Sonstige Gründe waren die allgemein mangelnden Erfolgsaussichten. Einige wollten anonym bleiben oder befürchteten staatliche Repressionen und haben deshalb nicht offiziell angezeigt. Einzelne Betroffene nannten die zu hohe psychische Belastung, die generelle Ablehnung von Strafen und Strafverfolgung oder sie wählten Wege außerhalb der Strafjustiz wie (Dienstaufsichts-)Beschwerden, Verwaltungs- oder Zivilklagen.
Ausblick
Die dargestellten Informationen sind aus dem Zwischenbericht entnommen. Das ist der erste Projektteil des Forschungsprojekts KviAPol, das noch bis zum Jahr 2021 fortgesetzt wird. Bei den noch ausstehenden Analysen geht es um die Interaktionsprozesse, Eskalationsdynamiken und Diskriminierungserfahrungen und wie sich das auf das Anzeigeverhalten auswirkt.

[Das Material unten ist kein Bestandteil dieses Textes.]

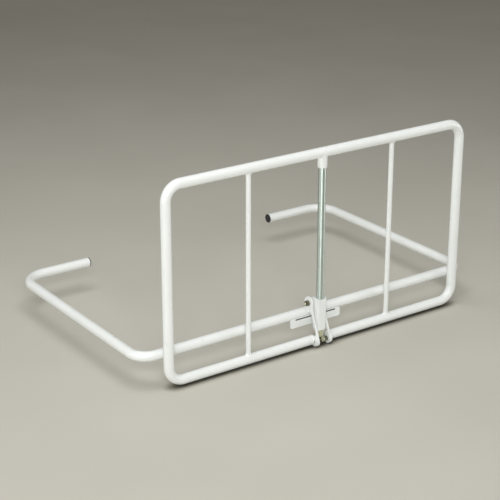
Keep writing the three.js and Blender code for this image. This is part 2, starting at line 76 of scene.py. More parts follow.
# Welds: leg along the thinner member and leg along the thicker one, ripples, belly as a share of
# the legs, places along a bead's curve, and its reach round the rail as a share of the radius
BAR_WELD = (3.1 * MM, 2.8 * MM)
SOCKET_WELD = (2.6 * MM, 1.5 * MM)
WELD_RIPPLE = 0.16 * MM
WELD_RIPPLES = 19
WELD_STEPS = 144
WELD_BELLY = 0.4
WELD_CURVE = (0, 0.2, 0.4, 0.6, 0.8, 1)
RAIL_SHOULDER = 0.995

# Chamfers at the lower end of the rod's collar
COLLAR_CHAMFER = 0.9 * MM
COLLAR_BORE_CHAMFER = 0.4 * MM

# Plugs: dimple as (depth below the crown, radius), dome as (depth, share of the tube's radius)
PLUG_HEAD = 5 * MM
PLUG_DIMPLE = [(0.5 * MM, 0), (0.5 * MM, 1.2 * MM), (0.05 * MM, 1.7 * MM), (0, 2.4 * MM)]
PLUG_DOME = [(0.15 * MM, 0.4), (0.55 * MM, 0.65), (1.2 * MM, 0.84), (2 * MM, 0.955)]
PLUG_RIM_DEPTH = 2.6 * MM
PLUG_RIM_START = 0.995
PLUG_EDGE = 0.3 * MM
PLUG_STEM_CHAMFER = 1 * MM

# Corners of turned profiles: steps of their arcs, and cosine past which a run counts as straight
CORNER_STEPS = 5
STRAIGHT = 0.999

# Keeper's screw: the disc on its head is a share of the flats, its point a share of the thread
BOLT_HEAD = 5.3 * MM
SHANK_RADIUS = 4 * MM
PLAIN_SHANK = 6 * MM
HEX_SECTOR = math.radians(60)
HEX_DISC = 0.96
HEX_CHAMFER_SLOPE = math.tan(math.radians(30))
THREAD_PITCH = 1.25 * MM
THREAD_DEPTH = 0.55 * MM
THREAD_STEP = 0.16 * MM
THREAD_POINT = 1.6

# Locking nut with its nylon ring, and edges of the keeper's fasteners
EDGE = 0.5 * MM
NUT_COLLAR = 2.6 * MM
NUT_COLLAR_RADIUS = 5.6 * MM
NUT_DOME = 0.7 * MM
NUT_DOME_CORNER = NUT_DOME * 0.3
NYLON_RADIUS = 5.1 * MM
NYLON_DEPTH = 0.15 * MM

# Pieces that keep their CAD shape, with the widths of their rounded edges in mm
EDGE_WIDTHS = {
    "ear_right": 0.6, "ear_left": 0.6, "wing_plate": 0.5, "hinge_lug_right": 0.5, "hinge_lug_left": 0.5,
    "rod_foot": 0.7, "pivot_pin": 0.5, "pivot_spacer_right": 0.4, "pivot_spacer_left": 0.4,
    "keeper_sleeve": 0.3, "catch_bush": 0.6, "catch_strap": 0.4,
    "ear_weld_right": 0.5, "ear_weld_left": 0.5, "wing_weld_right": 0.4, "wing_weld_left": 0.4,
}
EDGE_ANGLE = math.radians(28)
EDGE_SEGMENTS = 3
EDGE_PROFILE = 0.6
FLAT_ANGLE = math.radians(1)
MERGE_DISTANCE = 0.04 * MM
SAME_PLACE = 0.002 * MM

# Catch: its sheet's thickness, edges and bends, and the least part of a normal that points to the
# front or to a side on the faces that a bend joins
CHANNEL_WALL = 1.3 * MM
CHANNEL_EDGE = 0.3 * MM
CHANNEL_BEND = 1.9 * MM
BEND_SEGMENTS = 6
BEND_PROFILE = 0.5
FACES_FRONT = 0.99
FACES_SIDE = 0.9

# Tabs in the catch's crown, whose span is given by angles about the rod
CROWN_TIP = 2.6 * MM
TAB_DROP = 1 * MM
TAB_THICKNESS = 1.3 * MM
TAB_CLEARANCE = 0.5 * MM
TAB_START = math.radians(-72)
TAB_END = math.radians(25)
TAB_STEPS = 24

# Strip behind the wing plate's slot: a black sheet, painted shade that makes the slot look dark
SLOT_DROP = 3.6 * MM
SLOT_HEIGHT = 3.4 * MM
STRIP_INSET = 12 * MM
STRIP_THICKNESS = 0.8 * MM
STRIP_GAP = 0.15 * MM
STRIP_SEGMENTS = 2

# Painted shade in crevices: how far away a surface counts, and tones from shut in to open
OPENNESS_SAMPLES = 8
CREVICE_REACH = 7 * MM
CREVICE_SHADE_TONES = [
    (0.0, (0.02, 0.02, 0.018)),
    (0.35, (0.05, 0.05, 0.047)),
    (0.5, (0.8, 0.8, 0.79)),
    (0.6, (1, 1, 1)),
]
# Painted shade in the zinc's crevices
METAL_SHADE_TONES = [(0.0, (0.05, 0.05, 0.04)), (0.4, (0.12, 0.11, 0.09)), (0.75, (1, 1, 1))]
# Painted contact shadow on the floor next to the rail and the bracket
FLOOR_SHADOW_REACH = 28 * MM
FLOOR_SHADOW_TONES = [
    (0.0, (0.08, 0.08, 0.07)),
    (0.42, (0.13, 0.12, 0.1)),
    (0.68, (0.5, 0.48, 0.45)),
    (0.9, (1, 1, 1)),
]

# Finishes: span that a noise mostly covers, and the shades and roughness that it drifts between.
# Noise scales are in waves per metre
NOISE_SPAN = (0.3, 0.7)
PAINT_SHADES = ((0.85, 0.875, 0.861), (0.88, 0.905, 0.895))
PAINT_SPECKS = [(0.2, (0.96, 0.96, 0.95)), (0.5, (1, 1, 1))]
PAINT_ROUGHNESS = (0.27, 0.36)
CHROME_SHADES = ((0.56, 0.65, 0.61), (0.69, 0.775, 0.74))
CHROME_ROUGHNESS = (0.28, 0.34)
CHROME_RINGS = (30, 30, 2600)
CHROME_WEAR = (300, 300, 9)
ZINC_FILM = [
    (0.25, (0.6, 0.65, 0.49)),
    (0.45, (0.83, 0.85, 0.65)),
    (0.6, (0.78, 0.74, 0.58)),
    (0.75, (0.65, 0.72, 0.56)),
]
ZINC_DULLNESS = [(0.3, (0.78, 0.78, 0.76)), (0.6, (1, 1, 1))]
ZINC_ROUGHNESS = (0.2, 0.34)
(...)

Diese Analysen dienen als Basis für den zweiten Projektteil, der aus 60 Expert*inneninterviews besteht, um bestimmte Aspekte zu vertiefen, die durch die Betroffenenbefragung nicht ausreichend erfasst werden konnten. Zum Beispiel sollen die Interviews aus der Justiz ergänzende Erkenntnisse zur besonderen Erledigungspraxis liefern.